Given material ->
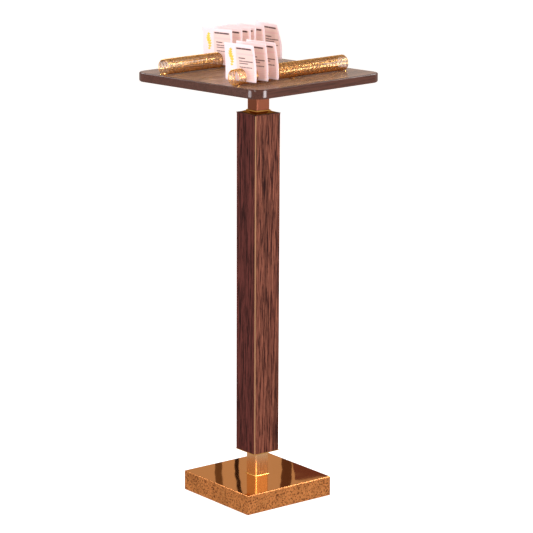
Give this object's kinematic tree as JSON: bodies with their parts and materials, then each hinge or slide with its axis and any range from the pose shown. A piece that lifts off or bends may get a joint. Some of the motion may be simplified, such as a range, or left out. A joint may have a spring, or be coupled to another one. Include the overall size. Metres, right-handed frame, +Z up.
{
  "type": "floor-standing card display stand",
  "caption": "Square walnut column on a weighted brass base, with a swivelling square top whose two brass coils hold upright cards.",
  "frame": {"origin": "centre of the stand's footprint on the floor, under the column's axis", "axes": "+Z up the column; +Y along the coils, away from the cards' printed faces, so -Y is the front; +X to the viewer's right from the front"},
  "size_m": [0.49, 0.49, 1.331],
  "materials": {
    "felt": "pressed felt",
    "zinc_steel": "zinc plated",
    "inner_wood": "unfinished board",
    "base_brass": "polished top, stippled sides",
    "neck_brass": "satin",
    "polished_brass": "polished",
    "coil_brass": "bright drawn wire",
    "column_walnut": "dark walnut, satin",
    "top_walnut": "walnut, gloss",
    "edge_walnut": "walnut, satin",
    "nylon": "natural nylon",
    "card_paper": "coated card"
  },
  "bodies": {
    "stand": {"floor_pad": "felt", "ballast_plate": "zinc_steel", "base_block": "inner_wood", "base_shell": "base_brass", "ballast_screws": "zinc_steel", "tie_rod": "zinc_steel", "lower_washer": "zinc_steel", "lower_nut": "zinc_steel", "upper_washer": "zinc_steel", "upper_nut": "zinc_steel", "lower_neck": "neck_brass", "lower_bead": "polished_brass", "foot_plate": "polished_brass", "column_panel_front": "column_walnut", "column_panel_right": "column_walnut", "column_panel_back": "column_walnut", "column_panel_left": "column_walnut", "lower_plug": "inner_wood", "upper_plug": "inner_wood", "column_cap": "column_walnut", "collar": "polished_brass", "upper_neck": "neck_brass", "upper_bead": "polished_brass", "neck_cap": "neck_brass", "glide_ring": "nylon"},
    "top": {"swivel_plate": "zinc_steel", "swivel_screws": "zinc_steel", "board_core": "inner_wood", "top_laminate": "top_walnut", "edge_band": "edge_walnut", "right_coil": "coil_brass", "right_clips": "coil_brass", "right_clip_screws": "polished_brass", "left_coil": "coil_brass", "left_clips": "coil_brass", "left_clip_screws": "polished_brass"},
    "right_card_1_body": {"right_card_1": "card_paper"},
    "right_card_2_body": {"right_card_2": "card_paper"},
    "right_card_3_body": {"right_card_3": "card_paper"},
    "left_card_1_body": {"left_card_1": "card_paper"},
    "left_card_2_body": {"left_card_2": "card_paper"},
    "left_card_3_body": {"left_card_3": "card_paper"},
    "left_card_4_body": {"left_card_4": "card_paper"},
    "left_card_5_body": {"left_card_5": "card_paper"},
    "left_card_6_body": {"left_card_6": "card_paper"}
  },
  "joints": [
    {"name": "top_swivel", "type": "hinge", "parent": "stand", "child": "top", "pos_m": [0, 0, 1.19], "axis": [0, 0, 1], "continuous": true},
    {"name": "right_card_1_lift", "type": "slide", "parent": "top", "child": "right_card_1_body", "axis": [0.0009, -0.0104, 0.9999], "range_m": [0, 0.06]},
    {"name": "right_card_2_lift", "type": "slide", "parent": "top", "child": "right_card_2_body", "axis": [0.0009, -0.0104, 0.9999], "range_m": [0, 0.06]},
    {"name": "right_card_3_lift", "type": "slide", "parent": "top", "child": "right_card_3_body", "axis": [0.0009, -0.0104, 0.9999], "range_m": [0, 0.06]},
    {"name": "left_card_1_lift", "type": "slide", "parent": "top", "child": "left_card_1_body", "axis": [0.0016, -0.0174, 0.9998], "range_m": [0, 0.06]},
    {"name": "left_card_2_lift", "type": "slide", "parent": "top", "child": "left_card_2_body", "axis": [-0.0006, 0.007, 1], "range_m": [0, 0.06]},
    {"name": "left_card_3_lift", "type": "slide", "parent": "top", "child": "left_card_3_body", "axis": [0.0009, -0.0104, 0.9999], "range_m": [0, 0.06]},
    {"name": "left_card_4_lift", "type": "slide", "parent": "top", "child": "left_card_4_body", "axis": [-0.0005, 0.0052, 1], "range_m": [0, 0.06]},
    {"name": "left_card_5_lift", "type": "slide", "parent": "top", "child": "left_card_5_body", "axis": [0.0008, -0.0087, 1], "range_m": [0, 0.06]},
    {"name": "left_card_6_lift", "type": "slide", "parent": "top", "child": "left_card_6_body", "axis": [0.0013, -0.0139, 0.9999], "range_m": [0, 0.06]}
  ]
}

Work instructions ->
Copy out the full listing exactly.

Answer to the task ->
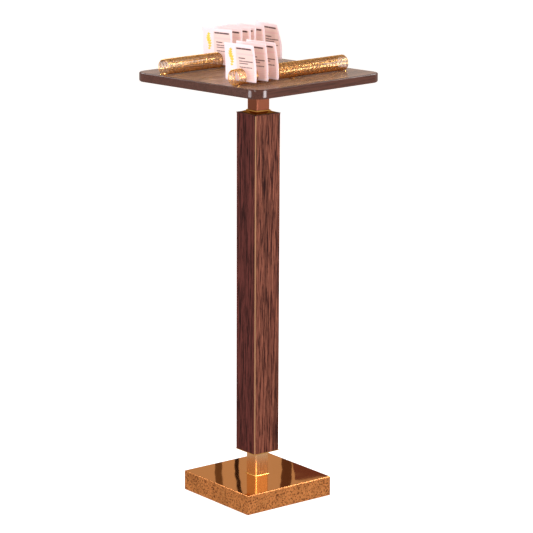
Give this object's kinematic tree as JSON: bodies with their parts and materials, then each hinge or slide with its axis and any range from the pose shown. A piece that lifts off or bends may get a joint. Some of the motion may be simplified, such as a range, or left out. A joint may have a spring, or be coupled to another one. Include the overall size. Metres, right-handed frame, +Z up.
{
  "type": "floor-standing card display stand",
  "caption": "Square walnut column on a weighted brass base, with a swivelling square top whose two brass coils hold upright cards.",
  "frame": {"origin": "centre of the stand's footprint on the floor, under the column's axis", "axes": "+Z up the column; +Y along the coils, away from the cards' printed faces, so -Y is the front; +X to the viewer's right from the front"},
  "size_m": [0.49, 0.49, 1.331],
  "materials": {
    "felt": "pressed felt",
    "zinc_steel": "zinc plated",
    "inner_wood": "unfinished board",
    "base_brass": "polished top, stippled sides",
    "neck_brass": "satin",
    "polished_brass": "polished",
    "coil_brass": "bright drawn wire",
    "column_walnut": "dark walnut, satin",
    "top_walnut": "walnut, gloss",
    "edge_walnut": "walnut, satin",
    "nylon": "natural nylon",
    "card_paper": "coated card"
  },
  "bodies": {
    "stand": {"floor_pad": "felt", "ballast_plate": "zinc_steel", "base_block": "inner_wood", "base_shell": "base_brass", "ballast_screws": "zinc_steel", "tie_rod": "zinc_steel", "lower_washer": "zinc_steel", "lower_nut": "zinc_steel", "upper_washer": "zinc_steel", "upper_nut": "zinc_steel", "lower_neck": "neck_brass", "lower_bead": "polished_brass", "foot_plate": "polished_brass", "column_panel_front": "column_walnut", "column_panel_right": "column_walnut", "column_panel_back": "column_walnut", "column_panel_left": "column_walnut", "lower_plug": "inner_wood", "upper_plug": "inner_wood", "column_cap": "column_walnut", "collar": "polished_brass", "upper_neck": "neck_brass", "upper_bead": "polished_brass", "neck_cap": "neck_brass", "glide_ring": "nylon"},
    "top": {"swivel_plate": "zinc_steel", "swivel_screws": "zinc_steel", "board_core": "inner_wood", "top_laminate": "top_walnut", "edge_band": "edge_walnut", "right_coil": "coil_brass", "right_clips": "coil_brass", "right_clip_screws": "polished_brass", "left_coil": "coil_brass", "left_clips": "coil_brass", "left_clip_screws": "polished_brass"},
    "right_card_1_body": {"right_card_1": "card_paper"},
    "right_card_2_body": {"right_card_2": "card_paper"},
    "right_card_3_body": {"right_card_3": "card_paper"},
    "left_card_1_body": {"left_card_1": "card_paper"},
    "left_card_2_body": {"left_card_2": "card_paper"},
    "left_card_3_body": {"left_card_3": "card_paper"},
    "left_card_4_body": {"left_card_4": "card_paper"},
    "left_card_5_body": {"left_card_5": "card_paper"},
    "left_card_6_body": {"left_card_6": "card_paper"}
  },
  "joints": [
    {"name": "top_swivel", "type": "hinge", "parent": "stand", "child": "top", "pos_m": [0, 0, 1.19], "axis": [0, 0, 1], "continuous": true},
    {"name": "right_card_1_lift", "type": "slide", "parent": "top", "child": "right_card_1_body", "axis": [0.0009, -0.0104, 0.9999], "range_m": [0, 0.06]},
    {"name": "right_card_2_lift", "type": "slide", "parent": "top", "child": "right_card_2_body", "axis": [0.0009, -0.0104, 0.9999], "range_m": [0, 0.06]},
    {"name": "right_card_3_lift", "type": "slide", "parent": "top", "child": "right_card_3_body", "axis": [0.0009, -0.0104, 0.9999], "range_m": [0, 0.06]},
    {"name": "left_card_1_lift", "type": "slide", "parent": "top", "child": "left_card_1_body", "axis": [0.0016, -0.0174, 0.9998], "range_m": [0, 0.06]},
    {"name": "left_card_2_lift", "type": "slide", "parent": "top", "child": "left_card_2_body", "axis": [-0.0006, 0.007, 1], "range_m": [0, 0.06]},
    {"name": "left_card_3_lift", "type": "slide", "parent": "top", "child": "left_card_3_body", "axis": [0.0009, -0.0104, 0.9999], "range_m": [0, 0.06]},
    {"name": "left_card_4_lift", "type": "slide", "parent": "top", "child": "left_card_4_body", "axis": [-0.0005, 0.0052, 1], "range_m": [0, 0.06]},
    {"name": "left_card_5_lift", "type": "slide", "parent": "top", "child": "left_card_5_body", "axis": [0.0008, -0.0087, 1], "range_m": [0, 0.06]},
    {"name": "left_card_6_lift", "type": "slide", "parent": "top", "child": "left_card_6_body", "axis": [0.0013, -0.0139, 0.9999], "range_m": [0, 0.06]}
  ]
}